The state's biggest insurance company said today it will pay 750-plus doctors and 39 free clinics in North Carolina to switch from paper prescriptions and forms to electronic medical records.
Blue Cross and Blue Shield of North Carolina announced the $23 million program in collaboration with with Allscripts, a Chicago company that will contribute $8 million to the effort.
The companies said that using electronic medical records will reduce errors, flag unnecessary tests and give medical professionals instant access to a patient's medical history. Thus, if a Raleigh resident has an emergency in Asheville, doctors and nurses in that city could instantaneously access the patient's vital records, instead of requesting faxes of paper records.
For Allscripts, a company with a substantial operation in Raleigh, the deal means it will get to market its expensive technology to doctors who are on the Blue Cross network.
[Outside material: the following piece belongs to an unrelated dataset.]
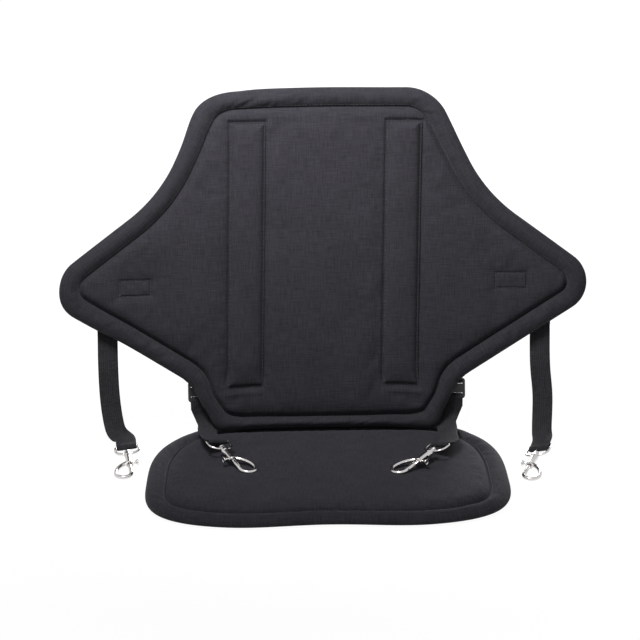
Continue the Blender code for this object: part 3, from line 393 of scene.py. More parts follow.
def woven(name, dark, light, pitch, rib=1.0, sheen=0.12, rough=0.86, relief=0.00016):
    """Plain-woven cloth: warp and weft threads that pass over each other, in pattern coordinates."""
    made, tree, shader = nodes_of(name)
    cloth = add_node(tree, "ShaderNodeAttribute", attribute_name="cloth").outputs["Vector"]
    parts = tree.nodes.new("ShaderNodeSeparateXYZ")
    tree.links.new(cloth, parts.inputs[0])

    def plus(first, second):
        return math_node(tree, "ADD", first, second)

    def times(first, second):
        return math_node(tree, "MULTIPLY", first, second)

    drift = times(noise_at(tree, cloth, 90.0, 2.0), pitch * 1.4)
    turn = math.pi / pitch
    warp = math_node(tree, "SINE", times(plus(parts.outputs[0], drift), turn))
    weft = math_node(tree, "SINE", times(plus(parts.outputs[1], drift), turn * rib))
    over = times(warp, weft)
    slubs = noise_at(tree, cloth, 700.0, 4.0, 0.7)
    height = plus(math_node(tree, "ABSOLUTE", over), times(slubs, SLUB))
    height = plus(height, times(ranged(tree, over, -0.5, 0.5, 0.0, 1.0), 0.35))
    patches = noise_at(tree, cloth, 26.0, 4.0, 0.6)
    tone = times(ranged(tree, height, 0.1, 1.3, 0.15, 0.85), ranged(tree, patches, 0.3, 0.7, 0.82, 1.12))
    for stretch in ((900.0, 70.0, 1.0), (60.0, 1000.0, 1.0)):
        drawn = add_node(tree, "ShaderNodeVectorMath", operation="MULTIPLY")
        tree.links.new(cloth, drawn.inputs[0])
        drawn.inputs[1].default_value = stretch
        streak = noise_at(tree, drawn.outputs[0], 1.0, 2.0, 0.6)
        tone = times(tone, ranged(tree, streak, 0.32, 0.68, 1.0 - MOTTLE, 1.0 + MOTTLE))
    lint = noise_at(tree, cloth, 1500.0, 2.0, 0.8)
    tone = plus(tone, ranged(tree, lint, 0.52, 0.78, 0.0, 0.52))
    tree.links.new(mixed_colour(tree, tone, dark, light), shader.inputs["Base Color"])
    add_bump(tree, shader, height, 0.75, relief)
    tree.links.new(ranged(tree, slubs, 0.3, 0.7, rough - 0.06, rough + 0.06), shader.inputs["Roughness"])
    shader.inputs["Specular IOR Level"].default_value = 0.06
    shader.inputs["Sheen Weight"].default_value = sheen
    shader.inputs["Sheen Roughness"].default_value = 0.45
    shader.inputs["Sheen Tint"].default_value = SHEEN_TINT
    return made


def thread_finish():
    """Twisted sewing thread."""
    made, tree, shader = nodes_of("sewing_thread")
    twist = add_node(tree, "ShaderNodeTexWave", Scale=900.0, Distortion=1.5)
    tree.links.new(object_place(tree), twist.inputs["Vector"])
    light = tuple(channel * 2.0 for channel in THREAD_COLOUR[:3]) + (1.0,)
    tone = mixed_colour(tree, twist.outputs["Fac"], THREAD_COLOUR, light)
    tree.links.new(tone, shader.inputs["Base Color"])
    add_bump(tree, shader, twist.outputs["Fac"], 0.5, 0.0001)
    shader.inputs["Roughness"].default_value = 0.55
    shader.inputs["Sheen Weight"].default_value = 0.25
    return made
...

Blue Cross officials expect the program eliminate inefficiencies, duplications and other waste that typically drive up medical costs by 20 percent. They hope it eliminates unnecessary procedures, recommendes cheaper treatment options and other such benefits.
Blue Cross officials said those savings wouldn't automatically translate to a 20 percent cut in premiums, but they would help manage spiraling health care costs.
Electronic medical records are part of the Obama Administration's goal of modernizing the nation's health care system.
But fewer than half the state's independent primary care physicians use electronic medical records. One reason is that doctors are traditional and slow to adapt to new technologies. Successfully transitioning from paper records stored in file cabinets to digital records stored in central data banks can take anywhere from six months to a year.
Another key reason is that electronic medical records technology are expensive. The Allscripts product costs about $30,000 per doctor in the first year and about $2,000 a year thereafter in support and maintenance contracts.
The Blue Cross and Allscripts program will cover 85 percent of a doctor's cost of the technology and support services for five years. It will cover 100 percent of the cost for a free clinic that serves the uninsured.
Additionally, under the federal stimulus program pays, doctors are eligible for about $44,000 in subsidies for switching to electronic medical records.